Jon Tirsen hits the nail right on the head here!
Persistence is only complicated because we make it complicated. Somewhere back in time, it was drilled into our heads that we must use relational databases for persistence. For many applications this makes a lot of sense, but the complications it adds to every day development is just sometimes not worth the effort. Huge advances have been made in the Java world in O/R persistence tools such as JDO and Hibernate (.NET still has some catching up to do here) but using a relational database is just a major headache sometimes.
When designing an application using a bottom-up approach, the database schema seems like the starting point. What is my data-model? What tables will I need?
However, taking a top-down approach (such as that encouraged in many agile processes and test-driven development) often reveals something very different. I need my app to do something - what's my test? What's the implementation? Is the test passing yet? Now I need this to be persisted - what's my test? What's the simplest thing to do persist this object? Serialization? Test passes.
Taking this approach to persistence leads to applications that are no more complicated than if the whole app runs in memory. Once again, we can focus on what the requirements are, how we can test these and plain ol' objects (poos). Focus on what the app needs to do, not what the data model looks like.

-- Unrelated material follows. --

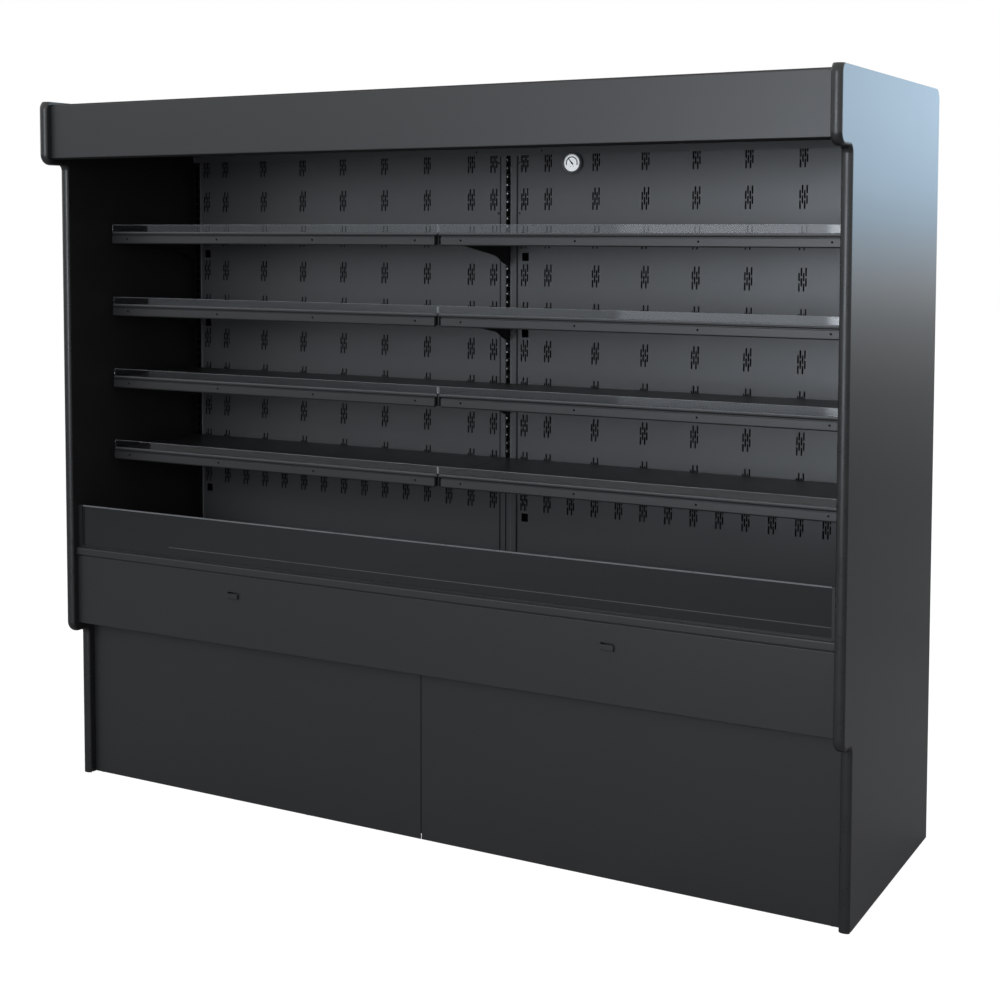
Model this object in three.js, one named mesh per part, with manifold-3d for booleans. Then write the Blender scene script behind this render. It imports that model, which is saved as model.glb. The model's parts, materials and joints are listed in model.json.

I'm often caught raving about the needs for a superly spanking O/R persistence layer (I'm even involved in building one). If a rdbms must be used, then this is essential. However actually using an rdbms is something I'd only use when absolutely necessary (or when someone else has made the decision).
I'm not ruling out the need for relational databases - I'm just noting that there are many cases when they cause more harm than do good. Of all the applications I've been involved with I'd say less than 10% that used rdbms have really needed them.